An example for a module that copies data from a db2 database table to an s3 bucket in parquet format.

capabilities:
    supportedInterfaces:
    - flow: copy  
      source:
        protocol: jdbc-db2
        dataformat: table
      sink:
        protocol: s3
        dataformat: parquet

An example for a module that has an API for reading data, and supports reading both parquet and csv formats from s3.

capabilities:
    api:
      protocol: fybrik-arrow-flight
      dataformat: arrow
      endpoint:
        port: 80
        scheme: grpc
    supportedInterfaces:
    - flow: read
      source:
        protocol: s3
        dataformat: parquet
    - flow: read
      source:
        protocol: s3
        dataformat: csv

capabilites.actions are taken from a defined Enforcement Actions Taxonomy a module that does not perform any transformation on the data may omit the capabilities.actions field.

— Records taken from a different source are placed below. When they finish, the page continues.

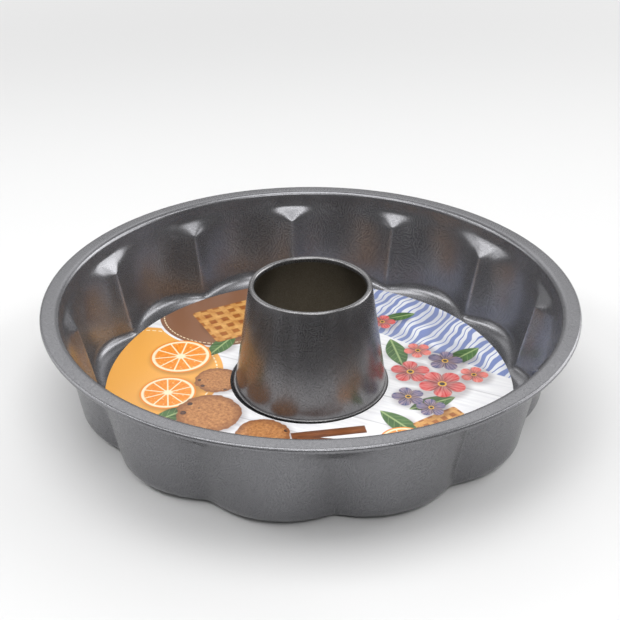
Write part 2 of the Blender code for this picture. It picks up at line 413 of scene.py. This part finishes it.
def pan_section(from_ridge):
    """One radial section through the upper face of the sheet, from the rim's lip to the hole in the floor."""
    curl_centre = (RIM_RADIUS - RIM_CURL_RADIUS, PAN_HEIGHT - RIM_CURL_RADIUS)
    bend_height = PAN_HEIGHT - COLLAR_FILLET
    collar_there = COLLAR_RADIUS + COLLAR_LEAN * (bend_height - SHOULDER_TOP)
    bend_centre = (collar_there + COLLAR_FILLET * math.hypot(1, COLLAR_LEAN), bend_height)
    bend_end = 180 - math.degrees(math.atan(COLLAR_LEAN))
    ridge_fillet_centre, _ = foot_fillet(*wall_line(0.0))
    panel_foot = (ridge_fillet_centre[0] - BASE_RING_WIDTH, BASE_TOP)
    panel_edge = (panel_foot[0] - PANEL_STEP_RUN, FLOOR_TOP)
    panel_inside = (panel_edge[0] - PANEL_EDGE_BAND, FLOOR_TOP)
    floor_hole = (FLOOR_HOLE_RADIUS, FLOOR_TOP)
    curl = arc(curl_centre, RIM_CURL_RADIUS, -90, 90, RIM_CURL_STEPS)
    bend = arc(bend_centre, COLLAR_FILLET, 90, bend_end, COLLAR_BEND_STEPS)
    wall = wall_section(from_ridge)
    return [
        (curl_centre[0] - RIM_LIP, PAN_HEIGHT - 2 * RIM_CURL_RADIUS),
        *curl,
        *stretch(curl[-1], bend[0], FLANGE_STEPS),
        *bend,
        *wall,
        *rounded_corner(wall[-1], panel_foot, panel_edge, STEP_ROUNDING, PANEL_CORNER_STEPS),
        *rounded_corner(panel_foot, panel_edge, panel_inside, STEP_ROUNDING, PANEL_CORNER_STEPS),
        panel_inside,
        *stretch(panel_inside, floor_hole, PANEL_STEPS),
        floor_hole,
    ]


def column_angles():
    """Pairs of angle round the pan and angle from the nearest ridge, closest together at the ridges."""
    shares = []
    for step in range(COLUMNS_PER_HALF_FLUTE + 1):
        shares.append((step / COLUMNS_PER_HALF_FLUTE) ** COLUMN_CROWDING)
    shares += [2 - share for share in reversed(shares[1:-1])]
    pairs = []
    for flute in range(FLUTES):
        for share in shares:
            pairs.append((HALF_FLUTE * (2 * flute + share), HALF_FLUTE * min(share, 2 - share)))
    return pairs


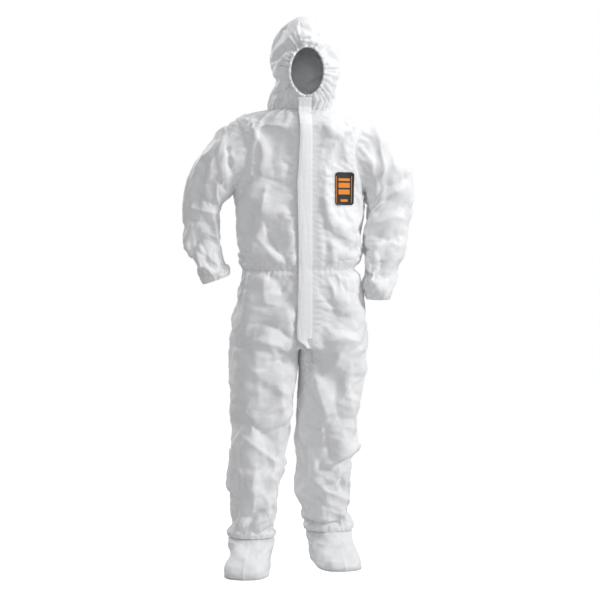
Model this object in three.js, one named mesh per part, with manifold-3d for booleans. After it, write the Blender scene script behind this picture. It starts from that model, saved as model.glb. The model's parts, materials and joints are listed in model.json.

The following is an example of how a module would declare that it knows how to redact, remove or encrypt data. For each action there is a level indication, which can be data set level, column level, or row level. In the example shown column level is indicated, and the actions arguments indicate the columns on which the transformation should be performed.

capabilities:
    actions:
    - id: "redact-ID"
      level: 2 # column
      args:
        column_name: column_value
    - id: "removed-ID"
      level: 2 # column
      args:
        column_name: column_value
    - id: "encrypt-ID"
      level: 2 # column

Full Examples

The following are examples of YAMLs from fully implemented modules:

Test

  1. Register the module to make the control plane aware of it.
  2. Create an FybrikApplication YAML for a user workload, ensuring that the data set and other parameters included in it, together with the governance policies defined in the policy manager, will result in your module being chosen based on the control plane logic.
  3. Apply the FybrikApplication YAML.
  4. View the FybrikApplication status.
  5. Run the user workload and review the results to check if they are what is expected.